New Tennessee ride-sharing law hailed as model for nation

In this Tuesday, Dec. 16, 2014, photo, a woman leaves the headquarters of Uber in San Francisco.
In this Tuesday, Dec. 16, 2014, photo, a woman leaves the headquarters of Uber in San Francisco.

NASHVILLE -- A top official at the ride-sharing service Lyft and Sen. Bo Watson, R-Hixson, say Tennessee's new law that allows the car-booking company, as well as other firms like Uber, to operate statewide can serve as a model to other states.

"We think this bill actually represents the model legislation for state legislatures regarding the ride-sharing or transportation networks across the nation," said Joseph Okpaku, director of public policy for Lyft.

photo State Sen. Bo Watson is interviewed by editors during a meeting at the Times Free Press.

The bill, which Gov. Bill Haslam signed into law on May 20, incorporated a compromise that the majority of the insurance industry and the ride-sharing industry were able to strike back in March, Okpaku said. "And it was one of the first bills to encapsulate that compromise.

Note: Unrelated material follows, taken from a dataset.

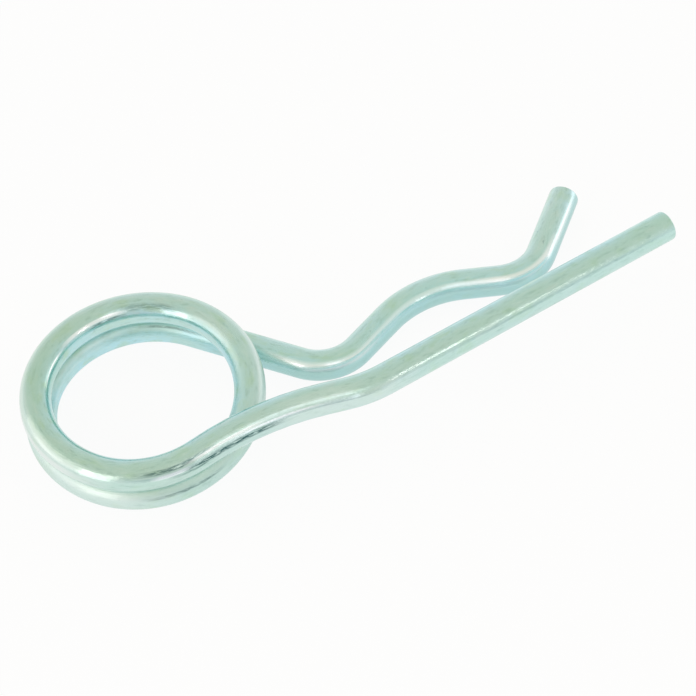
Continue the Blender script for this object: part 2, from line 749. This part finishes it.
# %% [markdown]
# ## Soft boxes
# Bright metal shows little but its surroundings, so most of its look is made
# here. A soft box is an area lamp, which the clip mirrors as a bright panel. Its
# power is spread over its area, so multiplying the wanted brightness by pi and
# by the area makes every box glow alike, whatever its size. `away` is the
# direction away from the camera, and boxes are turned from it, to the left with
# a plus and to the right with a minus.
#
# Two large boxes and a tall post light the left of the coil. Two more, at the
# right and over the shoulder, light the flanks. Three small ones give the
# coil's crescent and the thin streaks on the neck and the straight leg. All are
# tinted faintly warm, rosy or lilac, which sets off the green of the film.

# %% Soft boxes
def soft_box(name, azimuth, elevation, distance, width, height, brightness, colour):
    """An area lamp, placed by the direction in which the clip sees it."""
    lamp = bpy.data.lights.new(name, "AREA")
    lamp.shape = "RECTANGLE"
    lamp.size, lamp.size_y = width * MM, height * MM
    lamp.energy = brightness * pi * lamp.size * lamp.size_y
    lamp.color = colour
    box = bpy.data.objects.new(name, lamp)
    bpy.context.collection.objects.link(box)
    box.matrix_world = look_from(azimuth, elevation, distance)
    print(f"{name}: {width} by {height} mm, {distance} mm away, brightness {brightness}")


warm, rosy, lilac = (1.0, 0.80, 0.78), (1.0, 0.75, 0.88), (0.96, 0.86, 0.96)
away = seen_from + 180
soft_box("left_box", away + 101, 20, 420, 480, 380, 0.34, warm)
soft_box("left_core", away + 98, 8, 400, 180, 180, 0.16, warm)
soft_box("left_post", away + 137, 18, 380, 150, 260, 0.9, warm)
soft_box("right_wash", away - 68, 0, 320, 200, 190, 0.55, warm)
soft_box("over_shoulder", away - 164, 51, 400, 98, 195, 0.40, rosy)
soft_box("coil_card", away - 151, 48, 400, 54, 84, 0.62, lilac)
soft_box("neck_strip", away - 158.5, 22.5, 127, 11, 44, 0.62, lilac)
soft_box("leg_strip", away - 124.5, 31.5, 420, 22, 44, 4.5, warm)

# %% [markdown]
# ## The room
# The room is the world's background, a quiet grey that is palest near the
# table. On the side that the clip is seen from, the walls are darker, as they
# are where someone stands and looks, and this draws the soft dark bands along
# the wire. Two ramps from the table's level to straight above are the pale and
# the dark wall, and one blends into the other towards that side.

# %% Room
room = bpy.data.worlds.new("room")
room.use_nodes = True
room_tree = room.node_tree
facing = add(room_tree, "TexCoord", "facing").outputs["Generated"]
height = add(room_tree, "SeparateXYZ", "height", facing).outputs["Z"]
pale_wall = ramp(room_tree, "pale wall", height, [
    (0.0, (0.88, 0.89, 0.90)), (0.3, (0.82, 0.81, 0.78)), (0.85, (0.75, 0.75, 0.655))])
dark_wall = ramp(room_tree, "dark wall", height, [
    (0.0, (0.66, 0.69, 0.71)), (0.12, (0.66, 0.68, 0.70)), (0.2, (0.74, 0.74, 0.74)),
    (0.7, (0.68, 0.66, 0.61)), (0.95, (0.75, 0.75, 0.655))])

dark_side = radians(seen_from + 12)
toward = add(room_tree, "VectorMath", "towards the dark side", facing, (cos(dark_side), sin(dark_side), 0),
             operation="DOT_PRODUCT")
darkness = add(room_tree, "MapRange", "darkness", toward.outputs["Value"], 0.80, 0.94)
walls = add(room_tree, "Mix", "walls", darkness.outputs["Result"], pale_wall, dark_wall, data_type="RGBA")
fill(room_tree, room_tree.nodes["Background"].inputs["Color"], walls.outputs[2])
bpy.context.scene.world = room
bpy.context.scene.view_settings.view_transform = "Standard"
print("room:", len(room_tree.nodes), "nodes, view transform", bpy.context.scene.view_settings.view_transform)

"But beyond that, we also think it provides an appropriate regulatory framework for this new and innovative sector," Okpaku added.

Watson, the primary Senate sponsor of the bill, was in Denver last week where he spoke to lawmakers from other states about the Tennessee law at the National Conference of State Legislatures.

"I hope it helps drive a new economy in terms of transportation," said Watson, who noted he often uses Uber and Lyft himself. The companies use smartphone apps to connect riders with independent contractor drivers. He calls it a "disrupting" technology.

"This is really one that's kind of market driven, which I think is amazing," Watson said of the law, which supersedes ordinances on ride-sharing in cities like Chattanooga and Nashville and leaves the companies largely self-regulating.

Watson believes "it is representative of the new economy that we're all experiencing where business is done over a smart phone, business is done over a computer and government's trying to adapt to that. As is business, the taxi cab industry, the limousine industry. I mean they've all kind of had to adapt to a changing landscape."

They sure have, said Tim Duckett, owner of Millennial Taxi and transport in Chattanooga. Duckett said it's unfair that he and other traditional taxi companies remain bound by far-stricter local ordinances when billion-dollar companies with an increasingly global reach and the powers of a monopoly are not.

"They want to say this is free and fair competition," Duckett said. "It's not. If an entity is allowed to undercut the market and do this on an unlimited basis, now how do you compete against that?

"We've had a significant setback," Duckett said. "Government has never gotten behind the taxi service to do this."

The new law appears to block traditional cab services from incorporating app-based hailing of cabs into their business models.

It also sets up insurance requirements for the ride-sharing companies and resolves national disputes between the firms and even more powerful insurers and lenders over whose insurance coverage kicks in when.

The law also seeks to resolve criminal background check issues, requiring them to be done (which the companies say they already did). But it allows them to continue to use private contractors to conduct the background checks instead of state or local police agencies.

Ride-sharing companies, which had been fighting their battles to operate on a city-by-city basis across the country soon figured out the quickest route was going to state legislatures or regulators.

photo Part-time Lyft driver Brittany Cameron sits on the hood of her own vehicle, which she uses to give rides, and which is adorned with Lyft's trademark pink mustache in downtown Denver. Lyft is a transportation network company whose mobile-phone application facilitates peer-to-peer ridesharing by enabling passengers who need a ride to request one from drivers who have a car. A dramatic change in the way people hail rides is shaking up decades of regulation now that getting a lift is as easy as making a few taps on a phone.

Douglas Shinkle, a transportation analyst with the National Conference of State Legislatures, says the best he can figure is 22 states have addressed ride-sharing in various ways.

Georgia is among states that beat Tennessee to the punch. Georgia allowed the contract drivers to be responsible for their own background checks instead of requiring fingerprints.

Chattanooga's Duckett said his own drivers still undergo government background checks.

Duckett said the situation is made even more difficult with the ride-sharing services' ability to change pricing at a moment's notice, which he can't. All that plus the billion-dollar companies' ability to shift financial resources to undercut traditional cab companies' fares makes real competition tough, he said. They are in effect monopolities, he said.

Mark McAllister, general manager for East Ridge Cab Co., said the playing field has been tilted in favor of the ride-sharing companies. For example, he said, the city of Chattanooga also mandates cab drivers have a letter from a physician saying they're physically capable of driving.

That's not in the new Tennessee law.

"They can say they're not taxi companies but when it comes down to it they're doing the same thing," McAllister said.